EXERCISE:
Every line below should be repeated exactly.

#####

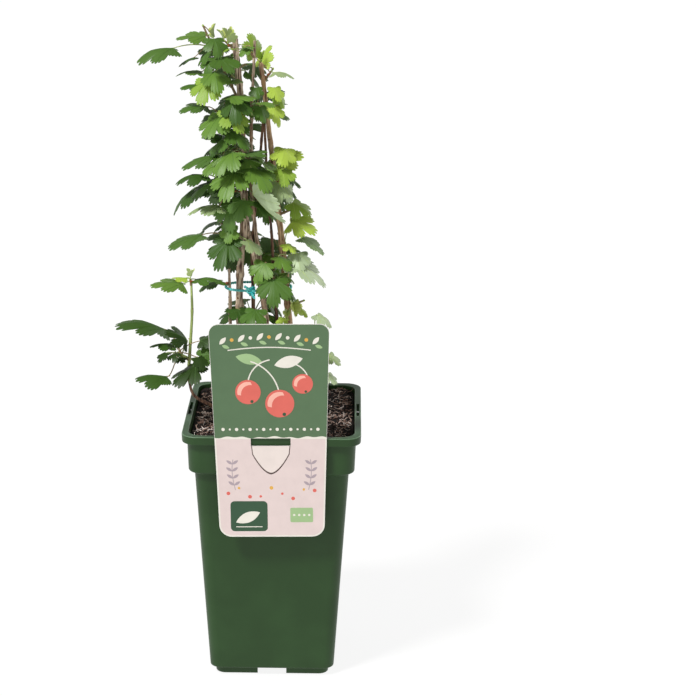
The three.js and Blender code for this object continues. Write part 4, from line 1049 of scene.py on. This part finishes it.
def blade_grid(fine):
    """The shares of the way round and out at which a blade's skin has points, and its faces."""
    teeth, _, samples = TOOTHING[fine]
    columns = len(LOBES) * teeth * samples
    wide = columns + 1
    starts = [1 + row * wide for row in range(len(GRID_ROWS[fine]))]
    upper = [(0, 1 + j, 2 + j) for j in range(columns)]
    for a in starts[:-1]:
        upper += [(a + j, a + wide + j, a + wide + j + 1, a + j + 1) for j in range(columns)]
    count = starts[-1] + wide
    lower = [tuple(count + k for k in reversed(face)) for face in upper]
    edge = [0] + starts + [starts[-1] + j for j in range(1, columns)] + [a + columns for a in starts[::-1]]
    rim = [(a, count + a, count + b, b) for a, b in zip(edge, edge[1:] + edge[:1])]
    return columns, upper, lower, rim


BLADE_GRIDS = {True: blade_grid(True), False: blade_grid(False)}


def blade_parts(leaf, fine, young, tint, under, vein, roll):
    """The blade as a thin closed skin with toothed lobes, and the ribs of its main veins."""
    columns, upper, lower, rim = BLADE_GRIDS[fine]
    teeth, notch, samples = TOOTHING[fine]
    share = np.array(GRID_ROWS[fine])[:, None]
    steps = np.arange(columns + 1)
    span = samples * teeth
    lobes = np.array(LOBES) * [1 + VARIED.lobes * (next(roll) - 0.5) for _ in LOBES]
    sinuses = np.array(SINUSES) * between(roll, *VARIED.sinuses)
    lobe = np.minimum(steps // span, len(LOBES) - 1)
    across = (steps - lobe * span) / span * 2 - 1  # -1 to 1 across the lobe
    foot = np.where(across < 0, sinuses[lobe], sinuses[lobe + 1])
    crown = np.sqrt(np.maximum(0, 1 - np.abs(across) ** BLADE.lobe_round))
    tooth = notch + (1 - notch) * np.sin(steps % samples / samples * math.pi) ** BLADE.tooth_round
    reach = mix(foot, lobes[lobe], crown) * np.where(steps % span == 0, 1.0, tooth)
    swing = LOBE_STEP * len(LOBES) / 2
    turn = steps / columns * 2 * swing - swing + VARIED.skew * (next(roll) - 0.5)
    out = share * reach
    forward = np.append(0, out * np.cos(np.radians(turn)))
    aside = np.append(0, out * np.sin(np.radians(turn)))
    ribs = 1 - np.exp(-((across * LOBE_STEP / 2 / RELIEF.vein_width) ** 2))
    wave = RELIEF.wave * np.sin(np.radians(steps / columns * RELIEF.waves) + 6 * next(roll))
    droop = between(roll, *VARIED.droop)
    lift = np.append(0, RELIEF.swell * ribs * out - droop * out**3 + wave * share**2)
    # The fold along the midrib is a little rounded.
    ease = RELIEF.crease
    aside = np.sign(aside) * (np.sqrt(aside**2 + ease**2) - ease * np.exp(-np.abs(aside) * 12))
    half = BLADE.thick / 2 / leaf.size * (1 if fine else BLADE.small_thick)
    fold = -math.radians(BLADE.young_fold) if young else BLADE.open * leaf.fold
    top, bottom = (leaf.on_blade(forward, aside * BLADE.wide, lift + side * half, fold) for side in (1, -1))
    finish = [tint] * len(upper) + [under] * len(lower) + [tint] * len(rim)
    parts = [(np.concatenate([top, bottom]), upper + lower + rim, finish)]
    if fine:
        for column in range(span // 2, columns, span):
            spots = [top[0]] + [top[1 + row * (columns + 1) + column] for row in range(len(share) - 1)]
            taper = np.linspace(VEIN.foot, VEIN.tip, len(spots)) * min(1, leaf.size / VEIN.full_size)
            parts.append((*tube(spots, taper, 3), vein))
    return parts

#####

EXPECTED ANSWER:
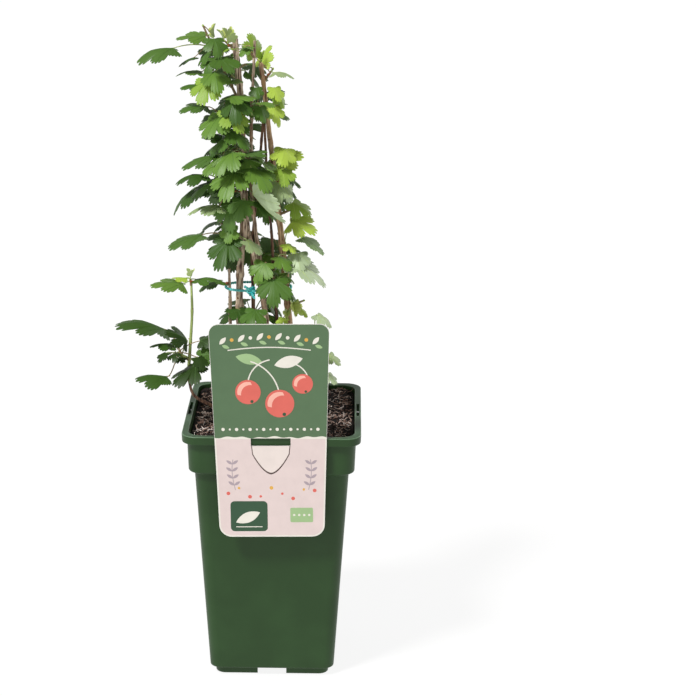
The three.js and Blender code for this object continues. Write part 4, from line 1049 of scene.py on. This part finishes it.
def blade_grid(fine):
    """The shares of the way round and out at which a blade's skin has points, and its faces."""
    teeth, _, samples = TOOTHING[fine]
    columns = len(LOBES) * teeth * samples
    wide = columns + 1
    starts = [1 + row * wide for row in range(len(GRID_ROWS[fine]))]
    upper = [(0, 1 + j, 2 + j) for j in range(columns)]
    for a in starts[:-1]:
        upper += [(a + j, a + wide + j, a + wide + j + 1, a + j + 1) for j in range(columns)]
    count = starts[-1] + wide
    lower = [tuple(count + k for k in reversed(face)) for face in upper]
    edge = [0] + starts + [starts[-1] + j for j in range(1, columns)] + [a + columns for a in starts[::-1]]
    rim = [(a, count + a, count + b, b) for a, b in zip(edge, edge[1:] + edge[:1])]
    return columns, upper, lower, rim


BLADE_GRIDS = {True: blade_grid(True), False: blade_grid(False)}


def blade_parts(leaf, fine, young, tint, under, vein, roll):
    """The blade as a thin closed skin with toothed lobes, and the ribs of its main veins."""
    columns, upper, lower, rim = BLADE_GRIDS[fine]
    teeth, notch, samples = TOOTHING[fine]
    share = np.array(GRID_ROWS[fine])[:, None]
    steps = np.arange(columns + 1)
    span = samples * teeth
    lobes = np.array(LOBES) * [1 + VARIED.lobes * (next(roll) - 0.5) for _ in LOBES]
    sinuses = np.array(SINUSES) * between(roll, *VARIED.sinuses)
    lobe = np.minimum(steps // span, len(LOBES) - 1)
    across = (steps - lobe * span) / span * 2 - 1  # -1 to 1 across the lobe
    foot = np.where(across < 0, sinuses[lobe], sinuses[lobe + 1])
    crown = np.sqrt(np.maximum(0, 1 - np.abs(across) ** BLADE.lobe_round))
    tooth = notch + (1 - notch) * np.sin(steps % samples / samples * math.pi) ** BLADE.tooth_round
    reach = mix(foot, lobes[lobe], crown) * np.where(steps % span == 0, 1.0, tooth)
    swing = LOBE_STEP * len(LOBES) / 2
    turn = steps / columns * 2 * swing - swing + VARIED.skew * (next(roll) - 0.5)
    out = share * reach
    forward = np.append(0, out * np.cos(np.radians(turn)))
    aside = np.append(0, out * np.sin(np.radians(turn)))
    ribs = 1 - np.exp(-((across * LOBE_STEP / 2 / RELIEF.vein_width) ** 2))
    wave = RELIEF.wave * np.sin(np.radians(steps / columns * RELIEF.waves) + 6 * next(roll))
    droop = between(roll, *VARIED.droop)
    lift = np.append(0, RELIEF.swell * ribs * out - droop * out**3 + wave * share**2)
    # The fold along the midrib is a little rounded.
    ease = RELIEF.crease
    aside = np.sign(aside) * (np.sqrt(aside**2 + ease**2) - ease * np.exp(-np.abs(aside) * 12))
    half = BLADE.thick / 2 / leaf.size * (1 if fine else BLADE.small_thick)
    fold = -math.radians(BLADE.young_fold) if young else BLADE.open * leaf.fold
    top, bottom = (leaf.on_blade(forward, aside * BLADE.wide, lift + side * half, fold) for side in (1, -1))
    finish = [tint] * len(upper) + [under] * len(lower) + [tint] * len(rim)
    parts = [(np.concatenate([top, bottom]), upper + lower + rim, finish)]
    if fine:
        for column in range(span // 2, columns, span):
            spots = [top[0]] + [top[1 + row * (columns + 1) + column] for row in range(len(share) - 1)]
            taper = np.linspace(VEIN.foot, VEIN.tip, len(spots)) * min(1, leaf.size / VEIN.full_size)
            parts.append((*tube(spots, taper, 3), vein))
    return parts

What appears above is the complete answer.